Theo the WUWT bear – i put my signature on any petition for that!
AKA Brigadoon.
As I recall, Michael’s book “Climate of Extremes,” has a lovely, rare, photograph of “Warming Island” in the moonrise on the horizon. Dated from the 1910s.
“Peek A-Boo” Island, indeed.
John B says:
September 16, 2011 at 5:37 pm
DJ says:
September 16, 2011 at 4:54 pm
Next Looming Catastrophe…
Warming Island Flooded as Sea Level Rises
———————-
Oddly enough, the opposite will happen. As the ice sheet melts, the land will rise due to losing the weight of the ice and the local sea level will fall due to the reduced local gravity (the gravitation pull of the ice sheet keeps local sea level higher than it would otherwise be). Strange but true! And independent of what you or I might think about the causes of global warming.
———————-
Really? That sure is strange. You seem to know everything.
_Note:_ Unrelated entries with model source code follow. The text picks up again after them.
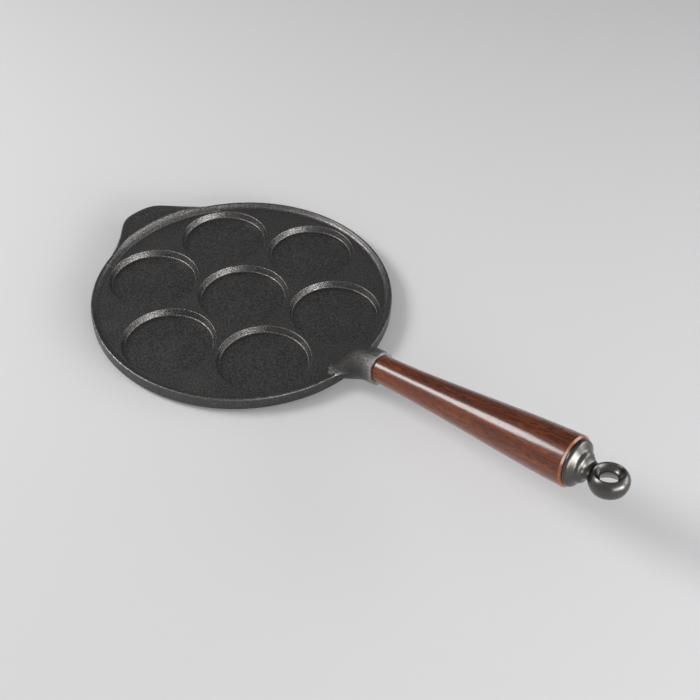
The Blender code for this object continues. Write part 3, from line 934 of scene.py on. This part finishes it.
capLook = {
    "grainsPerMetre": 1600.0,
    "pitting": 0.6,
    "grainDepth": 0.000015,
    "grainStops": ((0.35, 0.0), (0.65, 1.0)),
    "dark": (0.088, 0.083, 0.077),
    "light": (0.122, 0.116, 0.108),
    "worn": (0.360, 0.345, 0.325),
    "wear": 0.4,
    "wearBreakUp": 150.0,
    "marksPerMetre": 160.0,
    "roughLow": 0.27,
    "roughHigh": 0.32,
}


def polishedIron():
    material, tree, shader = startMaterial("blackened polished iron")
    look = capLook
    skin = useGroup(tree, castGrain, {"Grains per metre": look["grainsPerMetre"], "Pitting": look["pitting"]})
    wear = useGroup(tree, edgeWear, {"Amount": look["wear"], "Break-up": look["wearBreakUp"]})["Wear"]
    smear = useGroup(tree, handMarks, {"Marks per metre": look["marksPerMetre"]})["Smear"]
    grain = ramp(tree, skin["Grain"], look["grainStops"])
    colour = blendColours(tree, grain, look["dark"], look["light"])
    colour = blendColours(tree, wear, colour, look["worn"])
    tree.links.new(colour, shader.inputs["Base Color"])
    rough = remap(tree, smear, 0.0, 1.0, look["roughLow"], look["roughHigh"])
    tree.links.new(rough, shader.inputs["Roughness"])
    addBump(tree, shader, skin["Height"], look["grainDepth"])
    shader.inputs["Metallic"].default_value = 1.0
    return material


steelLook = {
    "grainsPerMetre": 2200.0,
    "pitting": 0.1,
    "dark": (0.46, 0.46, 0.47),
    "light": (0.62, 0.62, 0.63),
    "turnsPerMetre": 200.0,
    "turnDepth": 0.0003,
    "marksPerMetre": 120.0,
    "roughLow": 0.28,
    "roughHigh": 0.42,
}


def platedSteel():
    material, tree, shader = startMaterial("zinc plated steel")
    look = steelLook
    place = addNode(tree, "TexCoord").outputs["Object"]
    skin = useGroup(tree, castGrain, {"Grains per metre": look["grainsPerMetre"], "Pitting": look["pitting"]})
    smear = useGroup(tree, handMarks, {"Marks per metre": look["marksPerMetre"]})["Smear"]
    along = addNode(tree, "Mapping", {"Vector": place, "Rotation": (0.0, handleAngle, 0.0)}).outputs["Vector"]
    waves = {"Vector": along, "Scale": look["turnsPerMetre"]}
    turns = addNode(tree, "TexWave", waves, bands_direction="X").outputs["Fac"]  # the tool's turning marks
    colour = blendColours(tree, skin["Grain"], look["dark"], look["light"])
    tree.links.new(colour, shader.inputs["Base Color"])
    rough = remap(tree, smear, 0.0, 1.0, look["roughLow"], look["roughHigh"])
    tree.links.new(rough, shader.inputs["Roughness"])
    addBump(tree, shader, turns, look["turnDepth"])
    shader.inputs["Metallic"].default_value = 1.0
    return material


def dress(thing, material):
    thing.data.materials.clear()
    thing.data.materials.append(material)


iron, hardwood = seasonedIron(), stainedWood()
capIron, steel = polishedIron(), platedSteel()
dress(pan, iron)
dress(wood, hardwood)
dress(endCap, capIron)
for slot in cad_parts["tie_rod"].material_slots:
    slot.material = steel
print("finishes made")


# Which piece stands for which node

for piece, node, slotName in ((pan, "pan_casting", "seasoned_iron"), (wood, "wood_grip", "hardwood"),
                              (endCap, "eye_cap", "polished_iron")):
    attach(piece, "root")
    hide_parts(node)


# Floor, light and camera

room = {
    "floorSize": 6.0,
    "floorColour": (0.66, 0.655, 0.66),
    "floorRough": 0.9,
    "floorShine": 0.1,
    "worldStrength": 0.53,
    "paleSide": (0.97, 0.98, 1.0),
    "darkSide": (0.0, 0.0, 0.0),
    "darkWay": (-0.49, 0.53, 0.69),  # where the dark side lies
    "darkFrom": 0.25,
    "darkFull": 0.90,
    "darkening": 0.60,
    "lampAim": (0.09, 0.0, 0.02),
}

# Angles are in degrees, the azimuth from +X towards +Y. Narrow beams keep the floor beside low lamps even.
softboxes = (  # name, azimuth, angle above the floor, distance, width and height, power, beam
    ("left softbox", -145, 38, 1.5, (0.58, 0.52), 13.5, 180),
    ("right softbox", -6, 15, 1.4, (1.2, 0.5), 4.5, 100),
    ("small softbox", 10, 12, 1.3, (0.34, 0.3), 3.4, 180),
    ("far softbox", 48, 16, 1.4, (0.9, 0.5), 2.0, 100),
)


def makeFloor():
    half = room["floorSize"] / 2
    shape = bmesh.new()
    corners = [(-half, -half, 0.0), (half, -half, 0.0), (half, half, 0.0), (-half, half, 0.0)]
    shape.faces.new([shape.verts.new(corner) for corner in corners])
    floor = makeObject("floor", shape)
    material, tree, shader = startMaterial("pale floor")
    shader.inputs["Base Color"].default_value = (*room["floorColour"], 1.0)
    shader.inputs["Roughness"].default_value = room["floorRough"]
    shader.inputs["Specular IOR Level"].default_value = room["floorShine"]
    dress(floor, material)


def addSoftbox(name, azimuth, height, distance, size, power, beam):
    lamp = bpy.data.lights.new(name, "AREA")
    lamp.shape = "RECTANGLE"
    lamp.size, lamp.size_y = size
    lamp.energy = power
    lamp.spread = math.radians(beam)
    box = bpy.data.objects.new(name, lamp)
    scene.collection.objects.link(box)
    turn, lift = math.radians(azimuth), math.radians(height)
    way = Vector((math.cos(turn) * math.cos(lift), math.sin(turn) * math.cos(lift), math.sin(lift)))
    box.location = Vector(room["lampAim"]) + way * distance
    box.rotation_euler = way.to_track_quat("Z", "Y").to_euler()


def makeWorld():  # a pale room with a dark side, which the level parts of the pan reflect
    world = bpy.data.worlds.new("studio")
    world.use_nodes = True
    tree = world.node_tree
    background = tree.nodes["Background"]
    way = addNode(tree, "TexCoord").outputs["Generated"]
    facing = addNode(tree, "VectorMath", {0: way, 1: room["darkWay"]}, operation="DOT_PRODUCT")
    dark = {"Value": facing.outputs["Value"], "From Min": room["darkFrom"], "From Max": room["darkFull"],
            "To Max": room["darkening"]}
    dark = addNode(tree, "MapRange", dark, interpolation_type="SMOOTHSTEP").outputs[0]
    tree.links.new(blendColours(tree, dark, room["paleSide"], room["darkSide"]), background.inputs["Color"])
    background.inputs["Strength"].default_value = room["worldStrength"]
    scene.world = world


makeFloor()
for softbox in softboxes:
    addSoftbox(*softbox)
makeWorld()

view = {  # the camera's place in metres, its turn in degrees and its lens in millimetres
    "place": (0.46968, -0.38389, 0.53707),
    "turn": (45.748, -1.138, 43.902),
    "lens": 53.184,
    "sensor": 36.0,
    "near": 0.01,
    "far": 20.0,
}

camera = bpy.data.objects.new("camera", bpy.data.cameras.new("camera"))
scene.collection.objects.link(camera)
turn = Euler([math.radians(angle) for angle in view["turn"]])
camera.matrix_world = Matrix.Translation(view["place"]) @ turn.to_matrix().to_4x4()
camera.data.lens = view["lens"]
camera.data.sensor_width = view["sensor"]
camera.data.clip_start, camera.data.clip_end = view["near"], view["far"]
scene.camera = camera
scene.view_settings.view_transform = "Standard"
print("studio set")
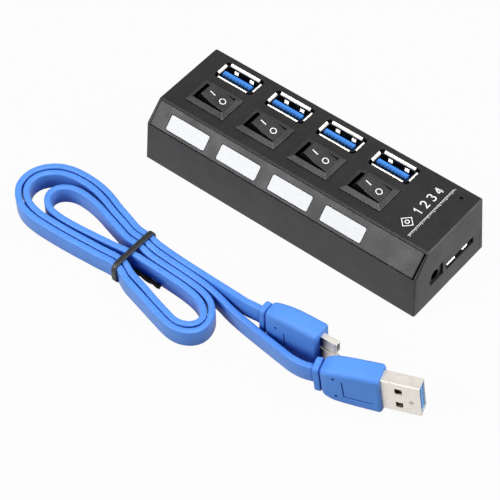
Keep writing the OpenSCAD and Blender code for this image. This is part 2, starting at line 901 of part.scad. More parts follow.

So, Greenland lost about 15% of it’s ice cover between 1999 and 2011. In that 12 years we gained about an inch and a quarter of sea level. So, if that 15% figure is true, then Greenland could lose all of its ice cover and we would only gain around 8 inches of sea level rise. Either we have nothing to fear from all of the Greenland ice melting or the 15% number is pure BS.
Tilo Reber
See http://pubs.usgs.gov/fs/fs2-00/ – if all of Greenland melted we would see 6.5 meters of sea level rise. The 15% is obviously from the thinner snow/ice at the edges of the island.
It does mean that ice is being replaced by darker ground in terms of albedo, though, which is not good.